Economic Goodwill vs. Accounting Goodwill
In a detailed appendix, Buffett defined Economic Goodwill as the capitalized value of earnings in excess of a normal market return on net tangible assets. While GAAP requires the amortization of purchased goodwill over 40 years, economic goodwill does not decay and represents a powerful shield during inflation. Asset-light businesses with strong consumer franchises (like See's Candies) can raise prices to match inflation without requiring massive capital reinvestments, making them vastly superior to asset-heavy businesses in inflationary environments.

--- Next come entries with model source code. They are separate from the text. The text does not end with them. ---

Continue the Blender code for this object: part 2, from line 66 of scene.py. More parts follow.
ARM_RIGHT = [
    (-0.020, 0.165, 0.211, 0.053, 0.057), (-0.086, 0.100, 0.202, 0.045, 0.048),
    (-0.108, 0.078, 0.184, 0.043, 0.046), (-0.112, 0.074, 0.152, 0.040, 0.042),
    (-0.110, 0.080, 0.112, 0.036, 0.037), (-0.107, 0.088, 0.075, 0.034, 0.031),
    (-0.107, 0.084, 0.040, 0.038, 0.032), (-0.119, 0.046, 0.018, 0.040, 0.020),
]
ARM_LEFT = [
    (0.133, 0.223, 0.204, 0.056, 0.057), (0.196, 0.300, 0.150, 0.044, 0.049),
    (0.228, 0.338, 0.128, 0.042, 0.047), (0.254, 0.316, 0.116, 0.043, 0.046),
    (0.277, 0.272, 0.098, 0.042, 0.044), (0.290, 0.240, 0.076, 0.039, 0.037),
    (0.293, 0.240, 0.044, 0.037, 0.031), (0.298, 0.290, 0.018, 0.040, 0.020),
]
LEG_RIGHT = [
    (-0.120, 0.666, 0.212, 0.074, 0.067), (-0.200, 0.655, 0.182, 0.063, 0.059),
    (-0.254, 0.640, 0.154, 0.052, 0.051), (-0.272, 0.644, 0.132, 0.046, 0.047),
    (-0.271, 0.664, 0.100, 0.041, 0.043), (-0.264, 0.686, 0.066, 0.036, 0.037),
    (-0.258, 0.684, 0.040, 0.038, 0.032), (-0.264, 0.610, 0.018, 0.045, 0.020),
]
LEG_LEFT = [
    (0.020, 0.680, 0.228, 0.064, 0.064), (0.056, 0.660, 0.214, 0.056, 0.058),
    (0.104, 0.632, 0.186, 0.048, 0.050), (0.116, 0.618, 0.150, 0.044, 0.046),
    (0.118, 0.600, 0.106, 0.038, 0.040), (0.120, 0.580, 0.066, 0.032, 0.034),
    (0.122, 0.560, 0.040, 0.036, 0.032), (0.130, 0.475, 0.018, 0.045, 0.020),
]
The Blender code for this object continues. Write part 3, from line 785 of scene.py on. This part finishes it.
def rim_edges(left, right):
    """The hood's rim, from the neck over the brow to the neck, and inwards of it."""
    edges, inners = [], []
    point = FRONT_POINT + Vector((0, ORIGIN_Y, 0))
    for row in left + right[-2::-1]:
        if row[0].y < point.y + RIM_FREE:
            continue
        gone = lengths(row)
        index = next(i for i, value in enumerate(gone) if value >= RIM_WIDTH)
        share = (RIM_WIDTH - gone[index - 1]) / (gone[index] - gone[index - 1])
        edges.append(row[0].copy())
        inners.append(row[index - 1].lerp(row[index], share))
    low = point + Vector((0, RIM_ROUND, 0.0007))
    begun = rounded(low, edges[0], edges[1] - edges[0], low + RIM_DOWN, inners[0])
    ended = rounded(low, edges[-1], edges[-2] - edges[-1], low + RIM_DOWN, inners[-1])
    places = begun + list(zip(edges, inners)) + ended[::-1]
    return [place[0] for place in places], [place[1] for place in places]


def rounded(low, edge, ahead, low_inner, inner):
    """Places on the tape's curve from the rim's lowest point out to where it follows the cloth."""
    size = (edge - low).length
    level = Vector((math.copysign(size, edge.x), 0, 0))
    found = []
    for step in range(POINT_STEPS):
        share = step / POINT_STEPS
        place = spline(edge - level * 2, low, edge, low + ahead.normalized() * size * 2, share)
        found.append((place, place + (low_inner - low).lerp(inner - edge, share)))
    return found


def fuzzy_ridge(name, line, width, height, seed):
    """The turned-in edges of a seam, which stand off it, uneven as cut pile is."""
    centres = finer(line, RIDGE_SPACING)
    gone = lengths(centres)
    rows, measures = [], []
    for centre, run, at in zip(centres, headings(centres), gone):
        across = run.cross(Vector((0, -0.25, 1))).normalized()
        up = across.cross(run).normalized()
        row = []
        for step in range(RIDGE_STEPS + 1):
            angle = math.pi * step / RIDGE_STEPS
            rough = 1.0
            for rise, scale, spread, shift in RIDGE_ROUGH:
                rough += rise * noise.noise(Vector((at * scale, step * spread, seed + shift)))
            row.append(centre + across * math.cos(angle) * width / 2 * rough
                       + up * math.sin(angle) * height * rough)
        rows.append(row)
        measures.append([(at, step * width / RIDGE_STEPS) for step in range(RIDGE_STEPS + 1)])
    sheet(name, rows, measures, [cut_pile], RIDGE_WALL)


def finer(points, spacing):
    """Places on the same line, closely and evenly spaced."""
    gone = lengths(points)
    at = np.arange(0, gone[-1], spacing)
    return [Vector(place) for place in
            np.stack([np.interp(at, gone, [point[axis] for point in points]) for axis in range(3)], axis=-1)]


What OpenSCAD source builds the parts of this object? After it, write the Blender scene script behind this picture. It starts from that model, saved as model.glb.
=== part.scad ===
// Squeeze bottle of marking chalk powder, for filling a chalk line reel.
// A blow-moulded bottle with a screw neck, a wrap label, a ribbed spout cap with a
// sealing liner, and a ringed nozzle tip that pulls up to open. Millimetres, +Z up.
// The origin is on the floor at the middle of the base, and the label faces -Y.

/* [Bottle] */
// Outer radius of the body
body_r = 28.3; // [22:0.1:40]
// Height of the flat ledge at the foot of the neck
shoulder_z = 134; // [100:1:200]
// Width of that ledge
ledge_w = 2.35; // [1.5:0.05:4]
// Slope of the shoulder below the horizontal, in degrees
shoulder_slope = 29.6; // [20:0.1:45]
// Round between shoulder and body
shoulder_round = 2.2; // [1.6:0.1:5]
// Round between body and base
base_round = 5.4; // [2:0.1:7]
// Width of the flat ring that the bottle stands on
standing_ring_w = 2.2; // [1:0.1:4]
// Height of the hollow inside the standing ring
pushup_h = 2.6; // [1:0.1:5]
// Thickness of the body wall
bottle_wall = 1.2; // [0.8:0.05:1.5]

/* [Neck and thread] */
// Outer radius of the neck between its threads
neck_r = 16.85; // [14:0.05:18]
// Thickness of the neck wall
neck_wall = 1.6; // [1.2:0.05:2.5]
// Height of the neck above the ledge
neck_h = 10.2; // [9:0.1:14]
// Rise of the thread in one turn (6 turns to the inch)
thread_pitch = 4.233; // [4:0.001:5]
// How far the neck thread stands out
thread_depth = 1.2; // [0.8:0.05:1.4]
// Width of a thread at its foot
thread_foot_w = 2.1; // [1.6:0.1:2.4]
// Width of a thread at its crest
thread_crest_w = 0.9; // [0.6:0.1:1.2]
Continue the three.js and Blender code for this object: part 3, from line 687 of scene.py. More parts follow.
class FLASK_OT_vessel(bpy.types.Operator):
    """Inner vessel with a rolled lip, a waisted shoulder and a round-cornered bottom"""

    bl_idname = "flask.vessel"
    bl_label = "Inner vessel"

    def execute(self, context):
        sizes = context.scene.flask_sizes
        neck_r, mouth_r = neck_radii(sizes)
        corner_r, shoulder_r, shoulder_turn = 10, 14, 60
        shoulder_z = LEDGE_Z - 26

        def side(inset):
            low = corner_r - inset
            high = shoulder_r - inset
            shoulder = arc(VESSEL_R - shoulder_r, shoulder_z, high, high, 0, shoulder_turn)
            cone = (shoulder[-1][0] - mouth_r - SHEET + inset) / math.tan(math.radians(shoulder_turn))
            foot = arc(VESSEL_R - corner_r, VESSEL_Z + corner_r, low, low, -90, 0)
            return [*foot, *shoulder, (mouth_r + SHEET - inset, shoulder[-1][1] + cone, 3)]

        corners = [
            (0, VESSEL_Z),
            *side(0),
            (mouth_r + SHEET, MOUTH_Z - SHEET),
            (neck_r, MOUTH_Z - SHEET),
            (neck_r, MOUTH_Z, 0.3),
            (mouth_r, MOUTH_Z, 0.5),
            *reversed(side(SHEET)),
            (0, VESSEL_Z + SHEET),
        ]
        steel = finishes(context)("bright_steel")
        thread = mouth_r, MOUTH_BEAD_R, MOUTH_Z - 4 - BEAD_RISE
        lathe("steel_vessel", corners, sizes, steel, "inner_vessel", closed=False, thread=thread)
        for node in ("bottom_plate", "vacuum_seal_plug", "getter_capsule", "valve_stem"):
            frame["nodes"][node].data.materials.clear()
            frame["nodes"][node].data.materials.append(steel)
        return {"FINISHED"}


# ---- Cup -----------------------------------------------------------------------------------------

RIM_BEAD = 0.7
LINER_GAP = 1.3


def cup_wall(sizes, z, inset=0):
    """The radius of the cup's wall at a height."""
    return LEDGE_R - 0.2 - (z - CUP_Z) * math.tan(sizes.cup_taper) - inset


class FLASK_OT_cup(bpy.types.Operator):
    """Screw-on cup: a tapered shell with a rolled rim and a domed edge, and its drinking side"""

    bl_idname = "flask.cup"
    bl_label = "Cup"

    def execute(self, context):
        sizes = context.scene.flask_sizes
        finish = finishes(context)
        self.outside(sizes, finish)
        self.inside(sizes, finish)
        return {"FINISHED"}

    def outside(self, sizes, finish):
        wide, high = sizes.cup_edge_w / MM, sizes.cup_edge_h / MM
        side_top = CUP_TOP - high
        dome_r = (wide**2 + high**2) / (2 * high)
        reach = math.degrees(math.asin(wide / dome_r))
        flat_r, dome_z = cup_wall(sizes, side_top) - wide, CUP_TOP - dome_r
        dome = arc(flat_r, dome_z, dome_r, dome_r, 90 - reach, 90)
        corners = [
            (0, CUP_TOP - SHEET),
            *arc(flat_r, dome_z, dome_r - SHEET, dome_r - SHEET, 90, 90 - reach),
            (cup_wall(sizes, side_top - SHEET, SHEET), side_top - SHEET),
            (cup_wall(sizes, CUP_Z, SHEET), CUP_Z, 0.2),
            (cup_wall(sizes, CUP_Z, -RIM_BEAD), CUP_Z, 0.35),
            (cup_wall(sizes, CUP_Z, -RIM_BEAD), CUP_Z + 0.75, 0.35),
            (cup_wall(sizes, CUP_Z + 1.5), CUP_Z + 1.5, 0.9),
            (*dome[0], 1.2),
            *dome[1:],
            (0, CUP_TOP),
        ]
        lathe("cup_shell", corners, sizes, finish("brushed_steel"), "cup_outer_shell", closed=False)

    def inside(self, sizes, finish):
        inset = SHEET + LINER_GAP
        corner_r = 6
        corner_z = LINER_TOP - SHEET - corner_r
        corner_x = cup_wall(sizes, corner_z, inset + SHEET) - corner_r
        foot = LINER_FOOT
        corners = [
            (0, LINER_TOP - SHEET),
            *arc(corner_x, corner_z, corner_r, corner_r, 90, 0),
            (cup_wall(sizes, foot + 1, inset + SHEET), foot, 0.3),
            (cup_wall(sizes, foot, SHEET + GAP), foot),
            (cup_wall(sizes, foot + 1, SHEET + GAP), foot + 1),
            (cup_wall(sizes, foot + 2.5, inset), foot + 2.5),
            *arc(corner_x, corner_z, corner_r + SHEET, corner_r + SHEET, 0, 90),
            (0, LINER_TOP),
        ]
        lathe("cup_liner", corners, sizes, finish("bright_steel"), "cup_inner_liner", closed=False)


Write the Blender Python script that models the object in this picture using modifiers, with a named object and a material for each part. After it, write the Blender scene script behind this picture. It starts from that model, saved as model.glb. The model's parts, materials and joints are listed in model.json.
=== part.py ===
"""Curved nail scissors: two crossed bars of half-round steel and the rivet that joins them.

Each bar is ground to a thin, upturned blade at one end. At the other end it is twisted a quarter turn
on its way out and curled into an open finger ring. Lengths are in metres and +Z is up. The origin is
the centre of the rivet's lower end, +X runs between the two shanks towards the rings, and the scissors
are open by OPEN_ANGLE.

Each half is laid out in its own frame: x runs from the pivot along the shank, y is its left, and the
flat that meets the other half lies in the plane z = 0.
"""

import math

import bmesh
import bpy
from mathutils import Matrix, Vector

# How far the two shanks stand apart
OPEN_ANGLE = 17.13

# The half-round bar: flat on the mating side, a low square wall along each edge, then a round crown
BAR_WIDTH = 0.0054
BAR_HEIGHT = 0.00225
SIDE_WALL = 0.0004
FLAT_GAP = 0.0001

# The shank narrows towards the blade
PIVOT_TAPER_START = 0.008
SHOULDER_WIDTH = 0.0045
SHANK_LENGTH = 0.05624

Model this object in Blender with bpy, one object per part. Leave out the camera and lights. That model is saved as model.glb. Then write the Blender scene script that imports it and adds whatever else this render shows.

The Casino Market and Stock Splits
Buffett explained Berkshire's refusal to split its stock. He argued that splits do not create value but merely attract short-term, speculative traders. A hyperactive stock market acts as an "Invisible Foot" that trips up the economy, transfering massive wealth from corporate owners to Wall Street croupiers via frictional transaction costs.
The Gin Rummy Rule
Buffett reinforced Berkshire's policy of long-term business commitment: Berkshire does not follow "gin rummy" managerial behavior (discarding the least promising business at each turn). As long as a subsidiary produces some cash, has good management, and is not a labor-relations disaster, Berkshire will maintain its support.